The Mini Tutorials will be in three sections: Preparation, Speaking to your Audience and how to Continually Improve. In the Contacts page of this website you’ll find an email address which you can use if you have any questions or comments on each tutorial. If you would like a subject included let us know.
Welcome to our second Mini Tutorial, Preparation – Part 2. If you would like a copy of previous tutorials please email RSCenquiries@gmail.com
Hopefully you have now completed your draft speech, perhaps even had a rehearsal in front of a mirror. So what’s next?
The next step is to ‘polish’ your speech. Bearing in mind your audience, are there parts which could be phrased better, is the language you’ve used perhaps too technical, are there opportunities for humour, and so on.

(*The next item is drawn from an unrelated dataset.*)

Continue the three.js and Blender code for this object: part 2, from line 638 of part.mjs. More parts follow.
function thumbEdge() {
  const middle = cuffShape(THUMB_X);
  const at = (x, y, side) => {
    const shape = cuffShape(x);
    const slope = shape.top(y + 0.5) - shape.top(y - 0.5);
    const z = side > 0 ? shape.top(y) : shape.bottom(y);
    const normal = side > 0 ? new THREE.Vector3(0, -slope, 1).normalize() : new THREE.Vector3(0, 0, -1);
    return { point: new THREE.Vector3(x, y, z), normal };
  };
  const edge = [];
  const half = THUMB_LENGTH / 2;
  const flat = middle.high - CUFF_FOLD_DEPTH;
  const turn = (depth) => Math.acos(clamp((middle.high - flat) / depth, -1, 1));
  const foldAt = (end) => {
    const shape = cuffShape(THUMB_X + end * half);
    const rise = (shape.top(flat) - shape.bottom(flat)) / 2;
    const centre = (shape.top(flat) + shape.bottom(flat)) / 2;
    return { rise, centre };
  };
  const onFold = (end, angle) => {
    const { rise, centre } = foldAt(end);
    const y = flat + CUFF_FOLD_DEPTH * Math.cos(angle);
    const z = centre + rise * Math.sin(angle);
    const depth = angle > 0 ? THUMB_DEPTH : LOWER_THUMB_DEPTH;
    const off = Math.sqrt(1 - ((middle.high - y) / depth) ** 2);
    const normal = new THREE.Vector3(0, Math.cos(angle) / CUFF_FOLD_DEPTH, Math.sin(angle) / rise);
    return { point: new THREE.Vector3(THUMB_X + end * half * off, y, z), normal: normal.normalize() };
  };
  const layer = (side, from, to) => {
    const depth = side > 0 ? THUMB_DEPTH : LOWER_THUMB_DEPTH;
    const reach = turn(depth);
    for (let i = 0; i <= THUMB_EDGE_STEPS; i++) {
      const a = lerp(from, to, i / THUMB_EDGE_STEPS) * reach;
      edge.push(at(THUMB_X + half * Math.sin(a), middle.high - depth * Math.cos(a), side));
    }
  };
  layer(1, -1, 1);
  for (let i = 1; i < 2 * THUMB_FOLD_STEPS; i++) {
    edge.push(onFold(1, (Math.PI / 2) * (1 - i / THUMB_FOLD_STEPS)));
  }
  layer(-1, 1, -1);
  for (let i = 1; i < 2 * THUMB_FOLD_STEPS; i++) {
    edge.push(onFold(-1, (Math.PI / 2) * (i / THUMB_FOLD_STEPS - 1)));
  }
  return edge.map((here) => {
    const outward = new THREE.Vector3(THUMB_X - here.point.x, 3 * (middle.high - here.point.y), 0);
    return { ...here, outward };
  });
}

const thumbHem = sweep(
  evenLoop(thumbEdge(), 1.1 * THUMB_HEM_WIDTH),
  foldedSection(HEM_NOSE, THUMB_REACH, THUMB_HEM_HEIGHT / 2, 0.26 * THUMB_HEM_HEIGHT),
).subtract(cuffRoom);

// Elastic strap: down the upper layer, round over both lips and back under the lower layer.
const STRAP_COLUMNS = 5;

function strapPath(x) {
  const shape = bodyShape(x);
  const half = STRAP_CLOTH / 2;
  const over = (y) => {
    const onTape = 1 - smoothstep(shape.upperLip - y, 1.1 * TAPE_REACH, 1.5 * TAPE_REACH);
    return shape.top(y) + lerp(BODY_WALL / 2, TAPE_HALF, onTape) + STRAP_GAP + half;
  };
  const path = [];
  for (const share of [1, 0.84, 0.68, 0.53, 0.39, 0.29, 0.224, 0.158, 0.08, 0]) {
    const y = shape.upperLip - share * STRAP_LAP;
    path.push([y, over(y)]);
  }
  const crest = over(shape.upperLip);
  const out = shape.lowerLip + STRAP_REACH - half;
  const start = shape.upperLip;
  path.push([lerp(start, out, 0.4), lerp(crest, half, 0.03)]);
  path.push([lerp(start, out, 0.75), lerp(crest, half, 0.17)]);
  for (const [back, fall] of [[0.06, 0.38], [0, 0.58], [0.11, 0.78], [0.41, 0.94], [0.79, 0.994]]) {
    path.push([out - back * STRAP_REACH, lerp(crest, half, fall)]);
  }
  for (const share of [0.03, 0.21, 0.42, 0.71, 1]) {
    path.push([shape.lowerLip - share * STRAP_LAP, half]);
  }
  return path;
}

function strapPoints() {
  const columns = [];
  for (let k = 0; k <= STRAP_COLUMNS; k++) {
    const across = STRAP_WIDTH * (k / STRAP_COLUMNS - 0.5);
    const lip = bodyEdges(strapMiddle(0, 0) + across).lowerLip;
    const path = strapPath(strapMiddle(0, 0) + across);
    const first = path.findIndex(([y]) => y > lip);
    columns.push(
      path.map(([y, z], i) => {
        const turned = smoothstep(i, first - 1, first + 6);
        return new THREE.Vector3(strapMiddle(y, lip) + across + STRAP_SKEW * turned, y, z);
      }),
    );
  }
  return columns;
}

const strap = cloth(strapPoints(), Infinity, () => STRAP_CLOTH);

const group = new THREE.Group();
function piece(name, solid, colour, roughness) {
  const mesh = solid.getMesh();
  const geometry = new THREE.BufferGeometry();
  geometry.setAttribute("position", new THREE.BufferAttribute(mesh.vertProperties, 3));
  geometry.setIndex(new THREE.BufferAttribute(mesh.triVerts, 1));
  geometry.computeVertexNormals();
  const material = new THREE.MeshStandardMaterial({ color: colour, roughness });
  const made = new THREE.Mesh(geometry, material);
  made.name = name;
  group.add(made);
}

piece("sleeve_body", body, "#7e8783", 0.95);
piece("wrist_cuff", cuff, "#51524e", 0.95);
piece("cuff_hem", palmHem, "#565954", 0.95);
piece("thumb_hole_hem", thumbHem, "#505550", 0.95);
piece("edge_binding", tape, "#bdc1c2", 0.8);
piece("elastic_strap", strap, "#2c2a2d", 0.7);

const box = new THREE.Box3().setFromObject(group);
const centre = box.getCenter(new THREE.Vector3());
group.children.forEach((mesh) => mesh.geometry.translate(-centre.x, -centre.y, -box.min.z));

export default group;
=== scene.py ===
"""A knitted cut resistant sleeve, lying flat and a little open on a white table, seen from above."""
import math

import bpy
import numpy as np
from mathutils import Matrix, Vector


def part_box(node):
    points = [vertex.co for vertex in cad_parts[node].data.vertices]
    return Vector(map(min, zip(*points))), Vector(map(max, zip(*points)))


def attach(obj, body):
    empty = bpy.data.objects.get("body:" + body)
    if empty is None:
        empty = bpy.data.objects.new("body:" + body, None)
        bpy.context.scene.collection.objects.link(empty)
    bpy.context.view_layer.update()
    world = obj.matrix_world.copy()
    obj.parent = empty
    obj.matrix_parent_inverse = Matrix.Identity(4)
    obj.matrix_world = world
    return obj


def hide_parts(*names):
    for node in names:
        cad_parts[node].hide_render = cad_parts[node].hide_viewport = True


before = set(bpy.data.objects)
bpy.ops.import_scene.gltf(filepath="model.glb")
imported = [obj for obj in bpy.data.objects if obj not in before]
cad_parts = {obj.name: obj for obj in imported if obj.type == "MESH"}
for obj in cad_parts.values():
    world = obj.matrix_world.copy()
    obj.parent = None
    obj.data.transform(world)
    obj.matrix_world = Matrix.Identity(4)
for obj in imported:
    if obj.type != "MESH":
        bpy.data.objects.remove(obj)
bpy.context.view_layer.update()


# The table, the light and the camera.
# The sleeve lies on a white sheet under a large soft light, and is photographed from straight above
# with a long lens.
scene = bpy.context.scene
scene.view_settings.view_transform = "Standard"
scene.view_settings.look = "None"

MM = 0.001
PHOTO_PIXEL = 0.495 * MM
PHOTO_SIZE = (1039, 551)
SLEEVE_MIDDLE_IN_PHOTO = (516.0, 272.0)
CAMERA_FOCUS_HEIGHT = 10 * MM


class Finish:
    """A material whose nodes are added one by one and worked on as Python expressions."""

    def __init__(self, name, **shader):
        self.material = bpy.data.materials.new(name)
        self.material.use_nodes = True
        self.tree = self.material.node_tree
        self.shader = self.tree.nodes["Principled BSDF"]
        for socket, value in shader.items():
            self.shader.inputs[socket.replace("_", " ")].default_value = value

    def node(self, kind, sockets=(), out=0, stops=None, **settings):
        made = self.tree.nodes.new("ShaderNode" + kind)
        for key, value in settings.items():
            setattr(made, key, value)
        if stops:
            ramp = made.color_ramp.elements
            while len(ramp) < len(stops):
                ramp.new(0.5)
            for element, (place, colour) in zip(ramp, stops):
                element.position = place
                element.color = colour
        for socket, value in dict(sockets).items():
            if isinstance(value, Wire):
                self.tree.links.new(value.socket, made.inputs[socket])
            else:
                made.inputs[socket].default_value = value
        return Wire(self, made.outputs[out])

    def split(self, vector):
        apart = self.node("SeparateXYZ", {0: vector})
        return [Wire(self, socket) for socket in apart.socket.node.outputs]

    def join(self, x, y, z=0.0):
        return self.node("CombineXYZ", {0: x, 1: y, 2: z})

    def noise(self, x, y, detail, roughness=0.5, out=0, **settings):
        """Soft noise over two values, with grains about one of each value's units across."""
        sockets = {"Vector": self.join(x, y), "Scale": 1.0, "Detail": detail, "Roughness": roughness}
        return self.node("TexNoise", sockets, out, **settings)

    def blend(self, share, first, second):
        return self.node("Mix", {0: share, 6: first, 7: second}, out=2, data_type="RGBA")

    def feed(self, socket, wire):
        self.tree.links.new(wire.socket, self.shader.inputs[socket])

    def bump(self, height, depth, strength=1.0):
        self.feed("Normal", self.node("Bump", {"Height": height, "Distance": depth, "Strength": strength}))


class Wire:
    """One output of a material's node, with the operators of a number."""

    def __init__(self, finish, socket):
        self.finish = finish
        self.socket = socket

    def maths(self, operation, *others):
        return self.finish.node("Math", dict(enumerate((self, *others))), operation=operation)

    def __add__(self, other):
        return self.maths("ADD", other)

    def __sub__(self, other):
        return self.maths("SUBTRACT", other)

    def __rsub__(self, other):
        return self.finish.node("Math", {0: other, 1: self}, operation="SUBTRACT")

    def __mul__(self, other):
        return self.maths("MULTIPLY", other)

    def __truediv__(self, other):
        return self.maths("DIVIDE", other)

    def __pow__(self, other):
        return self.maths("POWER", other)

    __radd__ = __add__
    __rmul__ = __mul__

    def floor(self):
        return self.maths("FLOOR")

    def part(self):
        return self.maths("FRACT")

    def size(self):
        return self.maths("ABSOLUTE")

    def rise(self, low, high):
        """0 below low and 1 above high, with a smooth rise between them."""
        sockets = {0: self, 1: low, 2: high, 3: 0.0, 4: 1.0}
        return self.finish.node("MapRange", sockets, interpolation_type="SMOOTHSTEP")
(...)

Also remember the time you’ve been given to speak. If your host has asked for a 15 minute talk on ‘X’ you won’t be very popular if you are still talking after 30 minutes have passed, or have finished after only 6/7 minutes. Timing is important.
Using your voice is also important, we all have to take care not to speak in a monotone, remember to vary the pitch (your voice) and pace of your speech. We all have a tendency to speak too quickly and that does not give your audience sufficient time to absorb, and appreciate, what you are saying.
One way to ease this problem is to use ‘the pause’. This simply means pausing for a few seconds at the end of key points, or when you are changing direction, or using humour - to give your audience time to catch up.
Finally consider the size of your audience. You may well have spent a lot of time and effort in preparing what you want to say and that will have been wasted effort if your audience cannot hear you. So, project you voice, pretend you’re speaking to someone in the back row and you want to make sure they can hear you. Now is a good time for a rehearsal with a member of your family instead of the mirror.